EXERCISE DETAILS ▸ Exactly the lines between the line containing "boxing_strip(ZIP_ARC, ZIP_FIRST, ZIP_SET_IN))" and the line containing "if empty is", together with those two lines, are to be output.

DATA SECTION ▸
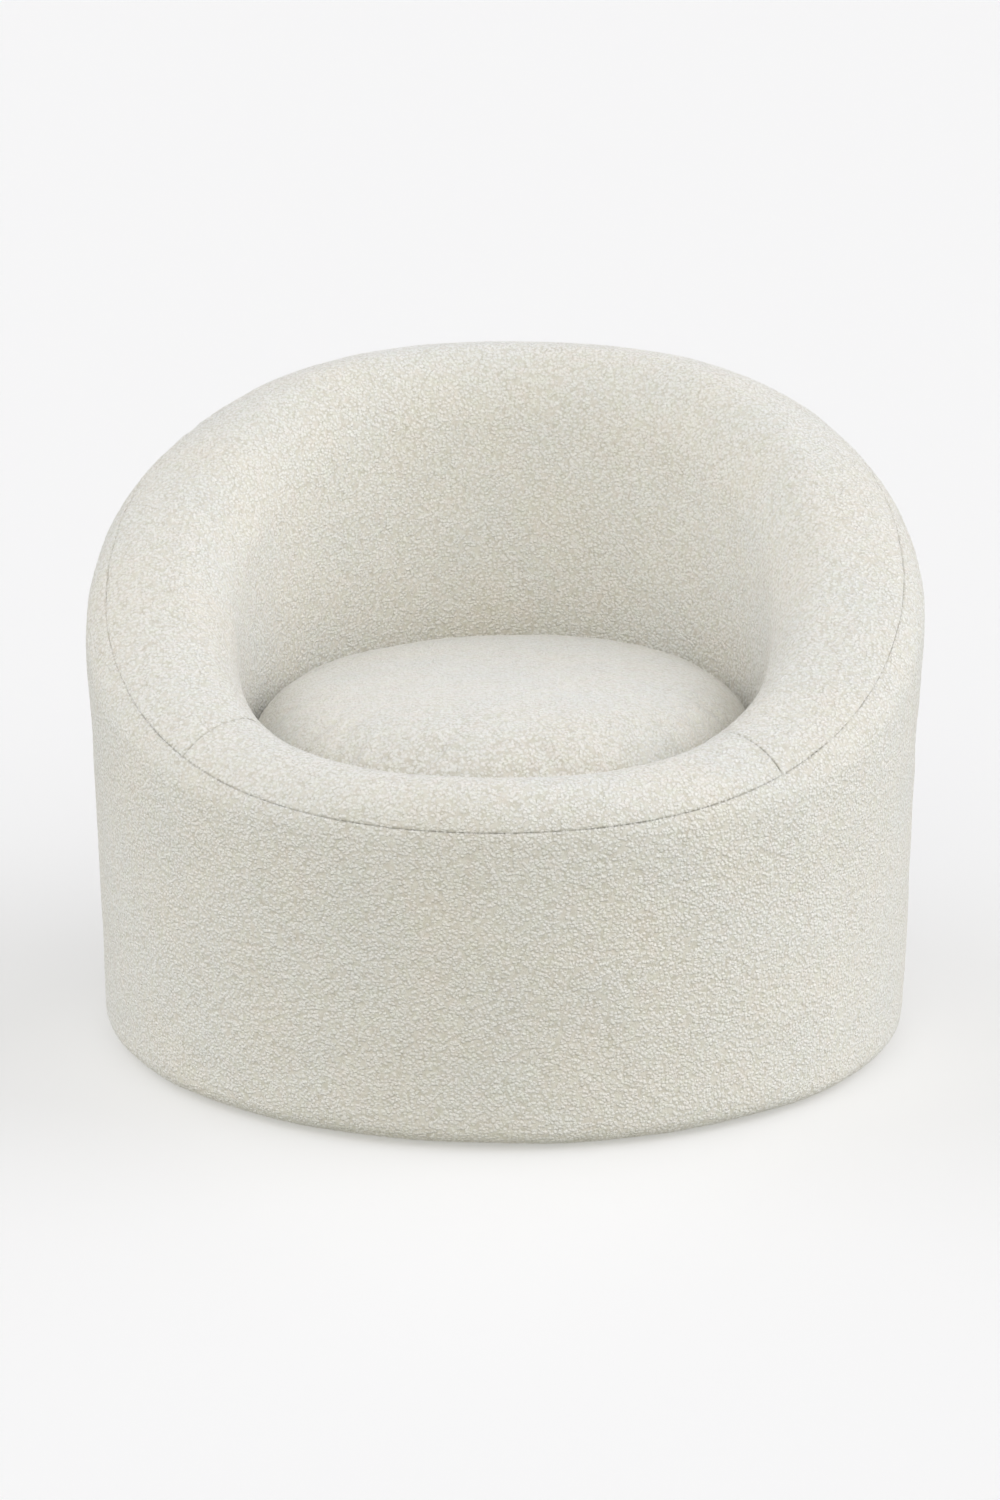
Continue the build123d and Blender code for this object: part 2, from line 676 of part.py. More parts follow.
def write_upholstery():
    gap = PIECE_GAP
    spans = {
        "front": (gap - LIP_SPLIT, LIP_SPLIT - gap),
        "right": (LIP_SPLIT + gap, ARM_SPLIT - gap),
        "back": (ARM_SPLIT + gap, 360 - ARM_SPLIT - gap),
        "left": (360 - ARM_SPLIT + gap, 360 - LIP_SPLIT - gap),
    }
    for side, (start, end) in spans.items():
        write(f"outer_panel_{side}", sweep_round(outer_panel_profile, start, end))
        if side != "front":
            write(f"inner_panel_{side}", sweep_round(inner_panel_profile, start, end))
    foams = {"front": "foam_front_lip", "right": "foam_arm_right",
             "back": "foam_back", "left": "foam_arm_left"}
    for side, name in foams.items():
        write(name, sweep_round(rim_foam_profile, *spans[side]))
    write("outer_wadding", sweep_round(wadding_profile, gap - 180, 180 - gap))
    write("cover_outside_band", sweep_round(band_cover_profile, gap - 180, 180 - gap))
    write("cover_front_lip", sweep_round(rim_cover_profile, gap - LIP_SPLIT, RIGHT_SEAM - gap))
    write("cover_arms_back", sweep_round(rim_cover_profile, RIGHT_SEAM + gap,
                                         360 - LIP_SPLIT - gap))


def write_cushion():
    write("cushion_foam", cushion_foam())
    write("cushion_crown_pad", crown_pad())
    write("cushion_cover_top", cushion_cover_top())
    write("cushion_cover_bottom", cushion_cover_bottom())
    write("cushion_boxing", boxing_strip(360 - ZIP_ARC - 1, ZIP_FIRST + ZIP_ARC + 0.5, 0))
    write("zip_tape", boxing_strip(ZIP_ARC, ZIP_FIRST, ZIP_SET_IN))
    write("zip_teeth", zip_teeth())
    write("zip_slider", zip_slider())


write_base()
write_frame()
write_deck()
write_upholstery()
write_cushion()
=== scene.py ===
import json
import math

import bmesh
import bpy
import numpy as np
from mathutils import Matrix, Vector


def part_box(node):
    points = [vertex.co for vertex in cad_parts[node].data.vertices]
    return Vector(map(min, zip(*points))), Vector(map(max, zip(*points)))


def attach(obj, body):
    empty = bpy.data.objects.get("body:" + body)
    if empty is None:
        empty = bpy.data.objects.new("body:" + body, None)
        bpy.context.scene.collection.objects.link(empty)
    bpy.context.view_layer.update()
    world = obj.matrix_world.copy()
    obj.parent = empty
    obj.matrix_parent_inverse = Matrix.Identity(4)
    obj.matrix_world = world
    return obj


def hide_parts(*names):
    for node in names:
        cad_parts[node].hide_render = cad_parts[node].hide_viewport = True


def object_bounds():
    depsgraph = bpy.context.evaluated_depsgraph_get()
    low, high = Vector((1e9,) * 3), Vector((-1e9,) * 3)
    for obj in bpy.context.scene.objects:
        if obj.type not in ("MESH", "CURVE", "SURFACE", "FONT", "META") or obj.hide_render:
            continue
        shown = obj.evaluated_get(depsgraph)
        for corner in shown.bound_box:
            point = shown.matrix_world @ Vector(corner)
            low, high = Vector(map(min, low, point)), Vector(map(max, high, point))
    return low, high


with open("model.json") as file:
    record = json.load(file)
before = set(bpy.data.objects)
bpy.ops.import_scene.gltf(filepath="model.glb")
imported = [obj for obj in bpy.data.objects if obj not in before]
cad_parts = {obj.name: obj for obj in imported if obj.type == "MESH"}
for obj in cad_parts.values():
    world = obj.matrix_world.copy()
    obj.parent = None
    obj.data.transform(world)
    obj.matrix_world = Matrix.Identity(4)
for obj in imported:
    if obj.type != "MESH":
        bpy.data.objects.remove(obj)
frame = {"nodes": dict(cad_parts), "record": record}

CAD_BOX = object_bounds()

# Round upholstered armchair in looped boucle. Metres, in the CAD model's own frame.
# Angles go round the chair from its front (-Y, 0) towards +X (90) and the back (180).

# ---------------------------------------------------------------- driving sizes, from the frame

WIDTH = CAD_BOX[1].x - CAD_BOX[0].x
DEPTH = CAD_BOX[1].y - CAD_BOX[0].y
SKIRT_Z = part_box("cover_outside_band")[0].z
WELL_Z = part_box("cover_front_lip")[0].z
CUSHION_LOW, CUSHION_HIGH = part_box("cushion_cover_bottom")[0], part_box("cushion_cover_top")[1]
CUSHION_Y = (CUSHION_LOW.y + CUSHION_HIGH.y) / 2
CUSHION_RADIUS = (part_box("cushion_cover_bottom")[1].x - CUSHION_LOW.x) / 2
ZIP_Z = (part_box("zip_tape")[0].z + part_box("zip_tape")[1].z) / 2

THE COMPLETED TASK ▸
    write("zip_tape", boxing_strip(ZIP_ARC, ZIP_FIRST, ZIP_SET_IN))
    write("zip_teeth", zip_teeth())
    write("zip_slider", zip_slider())


write_base()
write_frame()
write_deck()
write_upholstery()
write_cushion()
=== scene.py ===
import json
import math

import bmesh
import bpy
import numpy as np
from mathutils import Matrix, Vector


def part_box(node):
    points = [vertex.co for vertex in cad_parts[node].data.vertices]
    return Vector(map(min, zip(*points))), Vector(map(max, zip(*points)))


def attach(obj, body):
    empty = bpy.data.objects.get("body:" + body)
    if empty is None:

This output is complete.